+++ Extracted data

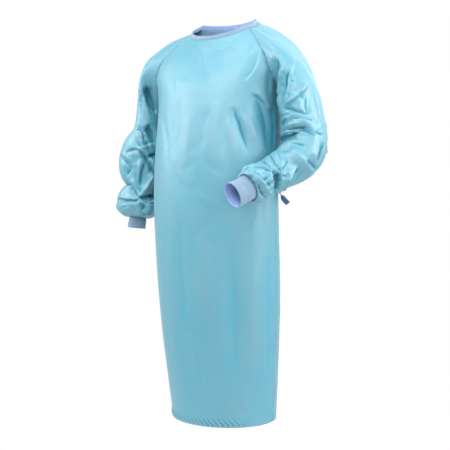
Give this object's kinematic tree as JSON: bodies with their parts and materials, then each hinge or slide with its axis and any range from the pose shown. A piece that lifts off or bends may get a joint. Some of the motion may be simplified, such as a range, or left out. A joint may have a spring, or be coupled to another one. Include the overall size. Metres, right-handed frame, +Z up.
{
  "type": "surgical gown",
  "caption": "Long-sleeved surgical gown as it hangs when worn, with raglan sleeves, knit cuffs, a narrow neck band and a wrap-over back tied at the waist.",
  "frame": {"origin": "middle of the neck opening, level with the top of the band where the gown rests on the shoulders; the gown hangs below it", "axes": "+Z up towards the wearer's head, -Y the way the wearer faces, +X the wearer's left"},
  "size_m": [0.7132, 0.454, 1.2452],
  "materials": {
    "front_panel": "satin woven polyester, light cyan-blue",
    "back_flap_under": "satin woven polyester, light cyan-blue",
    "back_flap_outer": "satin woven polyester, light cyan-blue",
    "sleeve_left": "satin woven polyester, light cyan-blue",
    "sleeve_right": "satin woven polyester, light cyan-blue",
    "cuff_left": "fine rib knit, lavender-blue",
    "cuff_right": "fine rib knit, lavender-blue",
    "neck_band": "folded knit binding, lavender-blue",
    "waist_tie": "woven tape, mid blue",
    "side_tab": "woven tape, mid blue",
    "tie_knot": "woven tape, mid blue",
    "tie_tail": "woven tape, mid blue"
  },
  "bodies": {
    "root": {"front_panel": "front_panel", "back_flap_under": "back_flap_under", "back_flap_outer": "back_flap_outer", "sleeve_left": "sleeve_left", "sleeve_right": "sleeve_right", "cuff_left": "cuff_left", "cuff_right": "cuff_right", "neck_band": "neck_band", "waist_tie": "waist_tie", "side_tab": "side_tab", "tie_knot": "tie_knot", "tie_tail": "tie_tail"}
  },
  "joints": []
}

++++++
+++ Extracted data

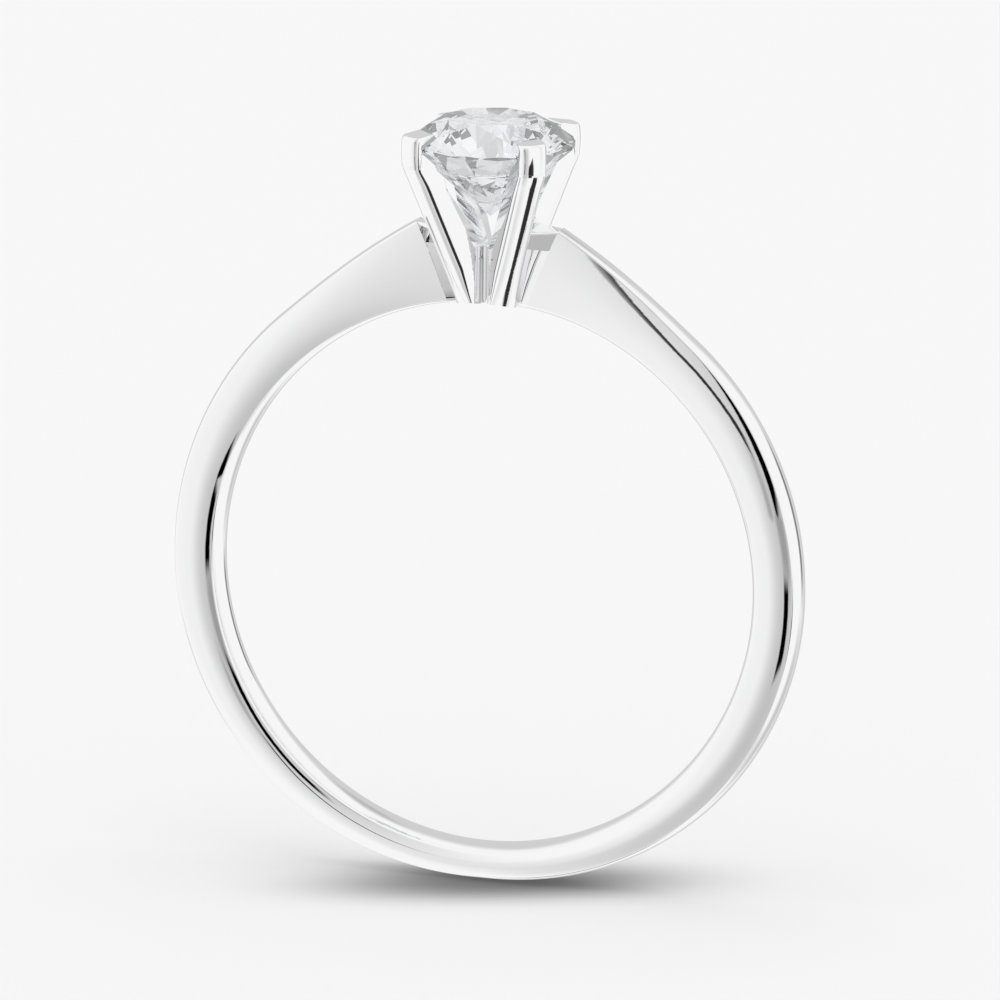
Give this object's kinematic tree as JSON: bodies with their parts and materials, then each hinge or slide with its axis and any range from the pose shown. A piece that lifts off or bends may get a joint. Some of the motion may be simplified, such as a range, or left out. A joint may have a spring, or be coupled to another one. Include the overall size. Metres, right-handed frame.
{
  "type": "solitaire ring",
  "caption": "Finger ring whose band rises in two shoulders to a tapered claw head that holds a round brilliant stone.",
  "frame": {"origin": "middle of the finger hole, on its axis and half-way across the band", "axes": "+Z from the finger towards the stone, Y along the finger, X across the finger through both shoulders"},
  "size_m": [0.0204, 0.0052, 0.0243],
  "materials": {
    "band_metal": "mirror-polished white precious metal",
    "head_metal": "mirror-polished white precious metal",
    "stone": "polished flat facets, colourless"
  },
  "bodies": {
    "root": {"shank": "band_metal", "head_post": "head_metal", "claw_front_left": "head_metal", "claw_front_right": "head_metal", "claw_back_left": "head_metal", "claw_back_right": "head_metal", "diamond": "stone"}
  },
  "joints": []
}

++++++

# Your goal
List all lines in the material containing the string "bends".

# Correct answer
Give this object's kinematic tree as JSON: bodies with their parts and materials, then each hinge or slide with its axis and any range from the pose shown. A piece that lifts off or bends may get a joint. Some of the motion may be simplified, such as a range, or left out. A joint may have a spring, or be coupled to another one. Include the overall size. Metres, right-handed frame, +Z up.
Give this object's kinematic tree as JSON: bodies with their parts and materials, then each hinge or slide with its axis and any range from the pose shown. A piece that lifts off or bends may get a joint. Some of the motion may be simplified, such as a range, or left out. A joint may have a spring, or be coupled to another one. Include the overall size. Metres, right-handed frame.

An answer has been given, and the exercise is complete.